### EXERCISE BRIEF
Look through the data for the string "type". Copy every line where it is found.
· · · · · · ·
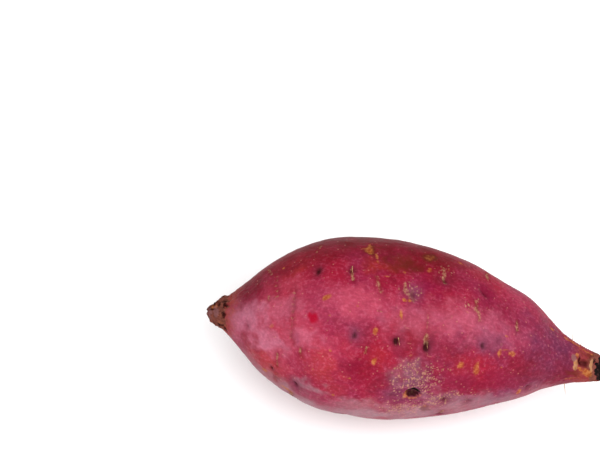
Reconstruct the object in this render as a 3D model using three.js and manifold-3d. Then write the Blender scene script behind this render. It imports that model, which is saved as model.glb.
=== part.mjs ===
// A whole sweet potato: a plump root, widest a little before its middle, that narrows to a woody crown stub
// at one end and to a thin, snapped tail root at the other. It lies on its side on a small flat spot.
//
// Millimetres, +Z up. +X runs from the crown to the tail. The origin is on the surface that the root rests on,
// under the middle of its box. Places on the skin are given by how far along the body they are, from 0 at the
// crown neck to 1 at the tail neck, and by the turn around it: 0 degrees faces -Y, 90 faces up, 180 faces +Y.

import * as THREE from "three";
import { mergeVertices } from "three/addons/utils/BufferGeometryUtils.js";
import Module from "manifold-3d";

// Lengths of the three stretches of the root.
const CROWN_LENGTH = 8;
const BODY_LENGTH = 142;
const TAIL_LENGTH = 20;

// Widths across the root, from the crown to the tail.
const CROWN_TIP_WIDTH = 7;
const CROWN_NECK_WIDTH = 14.5;
const BODY_WIDTH = 74.2;
const TAIL_NECK_WIDTH = 18.4;
const TAIL_TIP_WIDTH = 9;

// The body is a little lower than it is wide, and it has shallow lobes that run along it.
const BODY_HEIGHT = 71.6;
const LOBE_HEIGHT = 0.55;
const LOBES_AROUND = 5;
const LOBE_TWIST = 1.1;
const SWAY_HEIGHT = 0.45;
const SWAYS_ALONG = 2.5;
const SWAYS_AROUND = 2;

// The middle of the root bows to the side, by BOW where it bows most, and sinks from the crown to the tail.
const BOW = 5.6;
const TAIL_SINK = 13;

// The share of the body's length over which its own form fades in at each of its ends.
const FADE_SHARE = 0.2;

// The flat spot that the root rests on: how much skin it takes off, and the block that cuts it.
const REST_CUT = 1;
const CUTTER_MARGIN = 20;

// How finely the skin is faceted.
const FACETS_AROUND = 72;
const FACETS_ALONG = 56;

// Round edges of the two broken ends, and how steeply the sides of knobs and dents fall away.
const CROWN_EDGE = 2.2;
const TAIL_EDGE = 1.2;
const MOUND_STEEPNESS = 4;

// Vertices closer together than this are one.
const WELD = 0.001;

// How far the body has swelled, from 0 at its necks to 1 at its widest, at places along it.
const SWELL = [
  [0, 0],
  [0.045, 0.19],
  [0.1, 0.45],
  [0.16, 0.67],
  [0.22, 0.845],
  [0.3, 0.975],
  [0.4, 1],
  [0.5, 0.975],
  [0.6, 0.91],
  [0.7, 0.79],
  [0.8, 0.59],
  [0.88, 0.385],
  [0.94, 0.165],
  [1, 0],
];

// The line of the side bow, as a share of BOW, at places along the whole root.
const BOW_LINE = [
  [0, -0.15],
  [0.05, -0.05],
  [0.13, 0.16],
  [0.25, 0.46],
  [0.4, 0.68],
  [0.55, 0.9],
  [0.68, 1],
  [0.78, 0.92],
  [0.87, 0.46],
  [0.94, 0.25],
  [1, 0.12],
];

// Knobs on the crown stub, each by its distance from the tip, its turn, its spread and its height.
const KNOBS = [
  { from: 4.5, turn: 100, spread: 5, height: 2.5 },
  { from: 4, turn: 15, spread: 5, height: 0.7 },
  { from: 5, turn: -75, spread: 5.5, height: 0.8 },
  { from: 3.5, turn: 190, spread: 5, height: 0.9 },
];

// Dents in the skin, each by its place along and around, its length along, its width around and its depth.
const DENTS = [
  { along: 0.56, turn: 19, length: 5.5, width: 4.2, depth: 2.2 }, // the wound
  { along: 0.58, turn: 56, length: 5, width: 5, depth: 0.9 }, // eyes
  { along: 0.5, turn: 58, length: 4.5, width: 4.5, depth: 0.8 },
  { along: 0.525, turn: 90, length: 5, width: 5, depth: 0.9 },
  { along: 0.35, turn: 100, length: 4, width: 7, depth: 0.7 },
  { along: 0.26, turn: 101, length: 4.5, width: 4.5, depth: 0.7 },
  { along: 0.73, turn: 107, length: 5, width: 5, depth: 0.9 },
  { along: 0.735, turn: 61, length: 5, width: 4.5, depth: 0.8 },
  { along: 0.61, turn: 108, length: 4, width: 6, depth: 0.7 },
  { along: 0.38, turn: 59, length: 4.5, width: 4.5, depth: 0.7 },
  { along: 0.5, turn: 16, length: 4.5, width: 4, depth: 0.7 },
  { along: 0.65, turn: 11, length: 4.5, width: 4, depth: 0.7 },
  { along: 0.715, turn: 7, length: 4.5, width: 4, depth: 0.6 },
  { along: 0.2, turn: 50, length: 4, width: 9, depth: 0.8 }, // creases across the root
  { along: 0.225, turn: 10, length: 5, width: 5, depth: 0.8 },
  { along: 0.4, turn: 172, length: 6, width: 6, depth: 1 },
  { along: 0.62, turn: 205, length: 5, width: 7, depth: 1 },
  { along: 0.3, turn: 228, length: 6, width: 5, depth: 0.9 },
  { along: 0.14, turn: 150, length: 5, width: 8, depth: 1 },
  { along: 0.8, turn: 160, length: 5, width: 7, depth: 0.9 },
  { along: 0.72, turn: -60, length: 6, width: 5, depth: 0.8 },
  { along: 0.2, turn: -50, length: 5, width: 8, depth: 0.9 },
];

const LENGTH = CROWN_LENGTH + BODY_LENGTH + TAIL_LENGTH;

// The outline from the crown tip to the tail tip, as [distance along, radius].
function outline() {
  const crownRadius = CROWN_NECK_WIDTH / 2;
  const tailRadius = TAIL_NECK_WIDTH / 2;
  const body = SWELL.map(([share, swell]) => {
    const neck = THREE.MathUtils.lerp(crownRadius, tailRadius, share);
    const radius = THREE.MathUtils.lerp(neck, BODY_WIDTH / 2, swell);
    return [CROWN_LENGTH + share * BODY_LENGTH, radius];
  });
  const crown = [
    [0, 0],
    [0, CROWN_TIP_WIDTH / 2 - CROWN_EDGE],
    [CROWN_EDGE, CROWN_TIP_WIDTH / 2],
  ];
  const tipRadius = TAIL_TIP_WIDTH / 2 - TAIL_EDGE;
  const tail = [
    [LENGTH - TAIL_LENGTH / 2, (tailRadius + tipRadius) / 2],
    [LENGTH - TAIL_EDGE, TAIL_TIP_WIDTH / 2],
    [LENGTH, tipRadius],
    [LENGTH, 0],
  ];
  return [...crown, ...body, ...tail].map(([along, radius]) => new THREE.Vector2(radius, along));
}

// How strongly the body's own form shows at a distance along: 0 at both ends, 1 over most of the body.
function bodyShare(along) {
  const fade = FADE_SHARE * BODY_LENGTH;
  const end = LENGTH - TAIL_LENGTH;
  const fromCrown = THREE.MathUtils.smoothstep(along, CROWN_LENGTH, CROWN_LENGTH + fade);
  const toTail = THREE.MathUtils.smoothstep(along, end - fade, end);
  return fromCrown * (1 - toTail);
}

// The height of the lobes and of the slow rise and fall along the body.
function unevenness(along, turn) {
  const share = along / LENGTH;
  const lobes = LOBE_HEIGHT * Math.cos(LOBES_AROUND * turn + LOBE_TWIST * Math.sin(Math.PI * share));
  const sway = SWAY_HEIGHT * Math.cos(2 * Math.PI * SWAYS_ALONG * share + SWAYS_AROUND * turn);
  return (lobes + sway) * bodyShare(along);
}

// A smooth mound, 1 at its centre and nearly 0 a spread away: lengthwise is the distance from the centre along
// the root, and the two turns and the radius give the distance around it.
function mound(lengthwise, length, turn, centreTurn, radius, width) {
  const gap = turn - THREE.MathUtils.degToRad(centreTurn);
  const across = Math.atan2(Math.sin(gap), Math.cos(gap)) * radius;
  const off = Math.hypot(lengthwise / length, across / width);
  return Math.exp(-MOUND_STEEPNESS * off * off);
}

// How far the knobs stand out and the dents sink in at a place on the skin.
function marks(along, turn, radius) {
  const knobs = KNOBS.reduce((height, { from, turn: centre, spread, height: top }) => {
    return height + top * mound(along - from, spread, turn, centre, radius, spread);
  }, 0);
  const dents = DENTS.reduce((depth, dent) => {
    const lengthwise = along - CROWN_LENGTH - dent.along * BODY_LENGTH;
    return depth + dent.depth * mound(lengthwise, dent.length, turn, dent.turn, radius, dent.width);
  }, 0);
  return knobs - dents;
}

// The height of a smooth line through [place, height] points, at one place.
function lineAt(points, place) {
  const next = Math.max(1, points.findIndex(([end]) => end >= place));
  const [before, start, end, after] = [next - 2, next - 1, next, next + 1].map(
    (i) => points[THREE.MathUtils.clamp(i, 0, points.length - 1)],
  );
  const width = end[0] - start[0];
  const t = (place - start[0]) / width;
  const slopeIn = ((end[1] - before[1]) / (end[0] - before[0])) * width;
  const slopeOut = ((after[1] - start[1]) / (after[0] - start[0])) * width;
  return (
    start[1] * (2 * t ** 3 - 3 * t ** 2 + 1) +
    slopeIn * (t ** 3 - 2 * t ** 2 + t) +
    end[1] * (3 * t ** 2 - 2 * t ** 3) +
    slopeOut * (t ** 3 - t ** 2)
  );
}

// The skin: the outline turned round its axis, then laid along X, made uneven and bent.
function skinGeometry() {
  const profile = new THREE.SplineCurve(outline()).getSpacedPoints(FACETS_ALONG);
  profile[0].x = 0;
  profile[FACETS_ALONG].x = 0;
  const skin = new THREE.LatheGeometry(profile, FACETS_AROUND);
  const position = skin.getAttribute("position");
  const flattening = BODY_HEIGHT / BODY_WIDTH;
  for (let i = 0; i < position.count; i++) {
    const along = position.getY(i);
    const radius = Math.hypot(position.getX(i), position.getZ(i));
    const turn = Math.atan2(position.getX(i), -position.getZ(i));
    const reach = radius > 0 ? radius + unevenness(along, turn) + marks(along, turn, radius) : 0;
    const height = reach * Math.sin(turn) * THREE.MathUtils.lerp(1, flattening, bodyShare(along));
    position.setXYZ(
      i,
      along - LENGTH / 2,
      BOW * lineAt(BOW_LINE, along / LENGTH) - reach * Math.cos(turn),
      height + TAIL_SINK * (0.5 - along / LENGTH),
    );
  }
  return skin;
}

// The same geometry with one vertex at each place and no triangle that has shrunk to a line.
function closedGeometry(geometry) {
  const bare = new THREE.BufferGeometry();
  bare.setAttribute("position", geometry.getAttribute("position"));
  bare.setIndex(geometry.getIndex());
  const merged = mergeVertices(bare, WELD);
  const kept = [];
  const index = merged.getIndex().array;
  for (let i = 0; i < index.length; i += 3) {
    const [a, b, c] = index.subarray(i, i + 3);
    if (a !== b && b !== c && c !== a) kept.push(a, b, c);
  }
  return merged.setIndex(kept);
}

const wasm = await Module();
wasm.setup();

function toSolid(geometry) {
  const closed = closedGeometry(geometry);
  const mesh = new wasm.Mesh({
    numProp: 3,
    vertProperties: Float32Array.from(closed.getAttribute("position").array),
    triVerts: Uint32Array.from(closed.getIndex().array),
  });
  return new wasm.Manifold(mesh);
}

function toGeometry(solid) {
  const mesh = solid.getMesh();
  const geometry = new THREE.BufferGeometry();
  geometry.setAttribute("position", new THREE.BufferAttribute(mesh.vertProperties, mesh.numProp));
  geometry.setIndex(new THREE.BufferAttribute(mesh.triVerts, 1));
  geometry.computeVertexNormals();
  return geometry;
}

// The root with its rest spot cut flat, moved so that the origin is under the middle of its box.
function rootGeometry() {
  const skin = skinGeometry();
  skin.computeBoundingBox();
  const restHeight = skin.boundingBox.min.z + REST_CUT;
  const side = LENGTH + 2 * CUTTER_MARGIN;
  const cutter = new THREE.BoxGeometry(side, side, side).translate(0, 0, restHeight - side / 2);
  const root = toGeometry(toSolid(skin).subtract(toSolid(cutter)));
  root.computeBoundingBox();
  const middle = root.boundingBox.getCenter(new THREE.Vector3());
  return root.translate(-middle.x, -middle.y, -restHeight);
}

const sweetPotato = new THREE.Mesh(
  rootGeometry(),
  new THREE.MeshStandardMaterial({ color: 0xb03a54, roughness: 0.55, metalness: 0 }),
);
sweetPotato.name = "sweet_potato";

const part = new THREE.Group();
part.name = "sweet_potato_part";
part.add(sweetPotato);

export default part;
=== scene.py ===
"""A whole sweet potato, lying on a pale floor under soft studio light.

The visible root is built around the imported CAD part. A round blank is drawn out ring by ring from the crown to
the tail, made fine, laid on the root's own form and then marked: lobes, eyes, scars, scurf, a wound, the woody
crown and the torn tail are all raised or sunk in the mesh. The same marks are kept as attributes of the mesh, and
the skin's finish reads them for its colour, gloss and finest relief.

Lengths in the classes are millimetres, and turns are degrees, because that is how a root is measured. A place on
the skin is `along`, its distance from the crown tip, and `turn`, its angle around the root: 0 faces -Y, 90 faces
up and 180 faces +Y.
"""

from __future__ import annotations

import logging
import math
import random
from dataclasses import dataclass, field
from enum import Enum
from functools import cached_property
from typing import Protocol

import bpy
import numpy as np
from mathutils import Matrix, Vector, noise


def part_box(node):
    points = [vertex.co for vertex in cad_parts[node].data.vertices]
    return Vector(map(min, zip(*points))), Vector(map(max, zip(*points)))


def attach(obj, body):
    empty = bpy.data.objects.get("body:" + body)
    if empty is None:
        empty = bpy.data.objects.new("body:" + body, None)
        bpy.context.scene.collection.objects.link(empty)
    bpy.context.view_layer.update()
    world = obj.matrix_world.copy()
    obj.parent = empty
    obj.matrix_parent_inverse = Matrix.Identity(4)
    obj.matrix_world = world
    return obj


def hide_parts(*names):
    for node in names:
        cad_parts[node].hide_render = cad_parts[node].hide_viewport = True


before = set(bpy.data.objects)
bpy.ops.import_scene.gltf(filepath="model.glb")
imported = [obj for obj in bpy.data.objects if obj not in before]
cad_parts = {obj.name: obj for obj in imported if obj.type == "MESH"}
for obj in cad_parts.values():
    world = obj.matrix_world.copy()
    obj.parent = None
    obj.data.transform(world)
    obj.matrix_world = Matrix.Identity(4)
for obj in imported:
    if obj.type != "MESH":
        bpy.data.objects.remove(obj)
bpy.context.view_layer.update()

MM = 0.001
NODE = "sweet_potato"
BODY = "root"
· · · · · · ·
### SOLUTION FOR THIS EXERCISE
cad_parts = {obj.name: obj for obj in imported if obj.type == "MESH"}
    if obj.type != "MESH":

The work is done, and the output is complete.